Friday, August 8, 2008

More things I'm getting used to.

We're heading camping this weekend up in the mountains near Stanley, ID. Charlie's parents are in town, and we've planned this with some of their family friends for several months now. Yet, there are certain perils that I'm coming to terms with as far as things like camping in Idaho are concerned. Example: thunderstorms and flash floods! Of course it's just a warning, but some thunderstorms are predicted to move through the area this evening, and there are flash flood watch warnings for the area to which we're headed this evening. Holy moley!

Also new: living in a place where brush fires and forest fires can happen almost within city limits. Yesterday, some oily rags on a guy's back porch spontaneously combusted (!!!!) and set the foothills just outside of town on fire. It ballooned into a 30-acre wildfire before the BLM and the fire department got it under control. No houses were compromised, but it came very close. Maybe I was just fortunate, but I can't really recall that ever happening near Seattle or Portland. You were lucky if you could get your firewood to cure enough over the summer so that it would light come fall--forget "spontaneous combustion."

Finally, spiiiiiiders. I like to think I'm a pretty tough nut. I get dirty, I hang out in the woods, and I can deal with stinky things, gross things, and dead things. I was the "Brunhilda" of a house of post-college roomates because I was the only one not too completely grossed-out to clean the dead mice out of the mousetraps. Come to think of it, I've cleaned up a lot of dead things that the people around me were too afraid to get near.* But I don't like spiders. I heard recently somewhere (from some news source) that phobias can be hereditary. If that's the case, that I know precisely where mine came from. My mom and I have identical reactions to a spider on the wall (KILL KILL KILL), or on our clothes/body ("Huuuuruahaaddhdahsjshjdkahdlkajsdhak!!!!"). Anyhow, I've discovered that in Idaho (and in my HOUSE) there are such nasty things as HOBO SPIDERS. I've disposed of two of them already. One, normal spider-size, the other GIANT LIKE THE TOP OF A POP CAN. Guuuuuuhhhhhhhhh.... I did a little spider research on-line, and came across this GEM of a quote telling you how horrid these spiders are: "A male Hobo Spider is identified by it's genitalia, which look like boxing gloves and are often confused as fangs." That's right. Boxing glove FANG balls. The big one I squished definitely had these. Their bites also cause to flesh to turn black, necrotic and DIE. So charming.

UPDATE: All it took was the phrase "And then your flesh turns black and DIES" to convince Charlie to abandon his Siddhartha-like ways as far as Hobo spiders are concerned and join me in Arachni-cide.

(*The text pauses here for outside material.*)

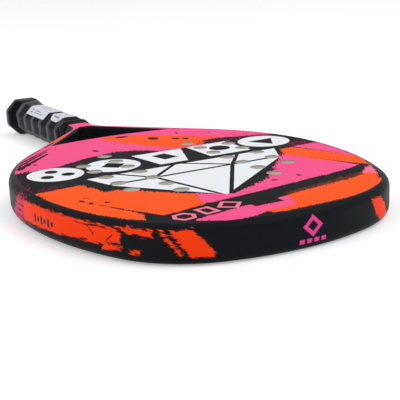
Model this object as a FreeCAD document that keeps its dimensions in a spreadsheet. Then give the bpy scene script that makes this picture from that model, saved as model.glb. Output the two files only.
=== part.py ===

Guess what Idaho ALSO has: Black Widow spiders and Rattlesnakes. GREAT. Haven't seen those yet. Don't want to.

In good news, one little culture shock thing keeps amazing me in a GOOD way: I can wash clothes, hang them on a hanger, and three hours later they're completely dry. UNBELIEVABLE. I can't quite get over it.


(*working at a strip-mall retail shoe store job while in college my co-worker found a dead sparrow outside and, with West Nile in the news, panicked and thought we should call animal control. She was sure that the customers would freak out, and that it would all spiral downhill from there. I told her not to worry, grabbed a tissue, picked up the poor little bird (it had obviously hit the big windows and died) and took it around back for an ignoble burial in the dumpster.)